And, at the time of writing, no date for a return to the office is in sight. It is remarkable how
quickly we have adapted.
The newspaper has been written, edited and produced from couches and kitchen
tables. January and February seem like an ancient era-the BC (before coronavirus) to the new
AD (after domestication).
The shift may rival great workplace transformations in the 19th and 20th centuries. Twitter
has already said that all its employees will be allowed to work from home permanently and
Facebook expects half its staff to do so within a decade.
It bas been a much more sudden transition than occurred with factories. Steam power meant
they were designed around one great power system, complete with belts and pulleys that
snaked through the building.
A failure at some point in the system meant the whole thing might grind to a
halt. Then electrification allowed individual machines to have their own power source.
But it took half a century from the introduction of electricity in the 1880s before factories
were reconfigured to take advantage of the new power source.

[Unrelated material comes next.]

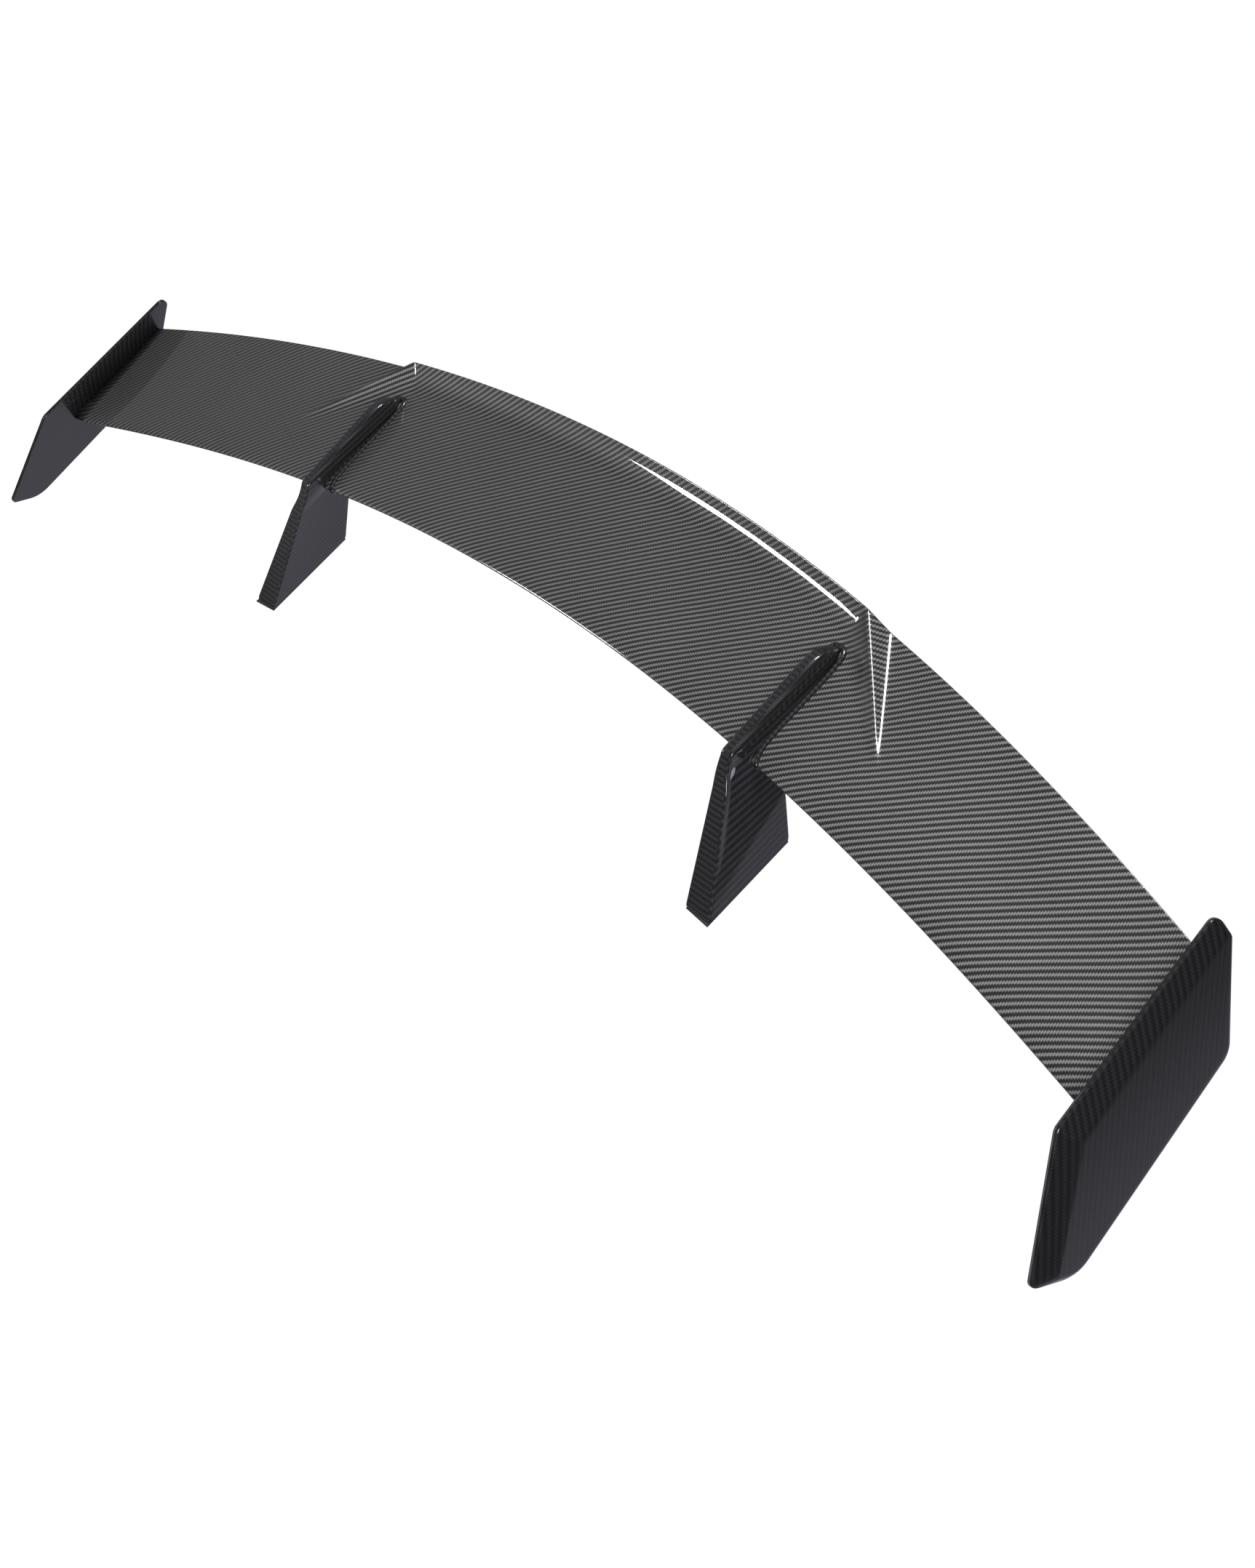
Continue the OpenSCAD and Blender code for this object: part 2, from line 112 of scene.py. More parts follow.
def towards(a: np.ndarray, b: np.ndarray, reach: np.ndarray | float) -> np.ndarray:
    """The points that lie reach from a on the way to b.

    Args:
        a: Where the ways start.
        b: Where they lead.
        reach: How far to go; never quite half of the way.

    Returns:
        One point for each way.
    """
    gap = b - a
    length = np.maximum(np.linalg.norm(gap, axis=-1, keepdims=True), 1e-6)
    return a + gap * np.minimum(np.asarray(reach)[..., None] / length, 0.49)


def corner(a: np.ndarray, c: np.ndarray, b: np.ndarray, n: int) -> list[np.ndarray]:
    """Points of the round between a and b, whose sharp corner is c.

    Args:
        a: Where the round starts.
        c: The sharp corner.
        b: Where the round ends.
        n: How many steps it has.

    Returns:
        n + 1 points, both ends with them.
    """
    return [(1 - t) ** 2 * a + 2 * t * (1 - t) * c + t * t * b for t in np.linspace(0, 1, n + 1)]


# ---------------------------------------------------------------- meshes
def lofted(name: str, rings: np.ndarray, cloth: np.ndarray, side: Side = Side.LEFT) -> bpy.types.Object:
    """Makes a closed solid through rings of points, with a cloth map.

    Args:
        name: Name of the new object.
        rings: Points in millimetres, one row of n points per ring.
        cloth: Where each face of a ring starts and ends on the flat cloth, as two
            places for each ring point.
        side: RIGHT mirrors the solid across the middle of the wing.

    Returns:
        The object, smooth shaded and linked to the scene.
    """
    k, n, _ = rings.shape
    points = rings.reshape(-1, 3) * (side.value * MM, MM, MM)
    quads = [
        (i * n + j, i * n + (j + 1) % n, (i + 1) * n + (j + 1) % n, (i + 1) * n + j)
        for i in range(k - 1)
        for j in range(n)
    ]
    caps = [tuple(range(n - 1, -1, -1)), tuple(range((k - 1) * n, k * n))]
    mesh = bpy.data.meshes.new(name)
    mesh.from_pydata(points.tolist(), [], quads + caps)
    layer = mesh.uv_layers.new(name=CLOTH)
    round_a_quad = ((0, 0), (0, 1), (1, 1), (1, 0))
    places = [cloth[i + di, j, dj] for i in range(k - 1) for j in range(n) for di, dj in round_a_quad]
    places += [cloth[0, j, 0] for j in range(n - 1, -1, -1)] + [cloth[k - 1, j, 0] for j in range(n)]
    layer.data.foreach_set("uv", (np.array(places) * MM).ravel())
    solid = bmesh.new()
    solid.from_mesh(mesh)
    bmesh.ops.recalc_face_normals(solid, faces=solid.faces)
    solid.to_mesh(mesh)
    solid.free()
    mesh.shade_smooth()
    piece = bpy.data.objects.new(name, mesh)
    bpy.context.scene.collection.objects.link(piece)
    keep_flats = piece.modifiers.new("keep_flats", "WEIGHTED_NORMAL")
    keep_flats.weight = 60
    return piece


def sheet(places: np.ndarray) -> np.ndarray:
    """Cloth places of a whole sheet: each face of a ring ends where the next one starts.

    Args:
        places: n + 1 places in each row.

    Returns:
        The start and end of each of the n faces.
    """
    return np.stack([places[:, :-1], places[:, 1:]], axis=2)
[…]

The current, rapid shift to AD
was enabled by preconditions.
First, broadband services are today quick enough to allow for document downloads and
videoconferencing. Second, advanced economies revolve around services, not
manufacturing.
Back in the 1970s, when Britain adopted a three-day week (to combat a miners' strike), there
were power cuts and TV stations had to close down early. In other words, home life was
severely affected as well.
The pandemic has not turned the lights off. Not only that, it has made remote work seem
both normal and acceptable.
In the past employees who stayed home had to overcome the suspicion that they were
bunking off. Now those who insist on being at the office sound self-important.
Things are missing, of course. Video calls lack the spontaneity of a normal meeting; no
off-the-cuff remarks to lighten the mood.
Distance makes it difficult to generate camaraderie. Creativity is probably harder to foster.
Octavius Black of Mindgym, a consultancy, says new ideas come from weak links in
networks--ie, people you meet occasionally. Such "casual collisions" have become rarer.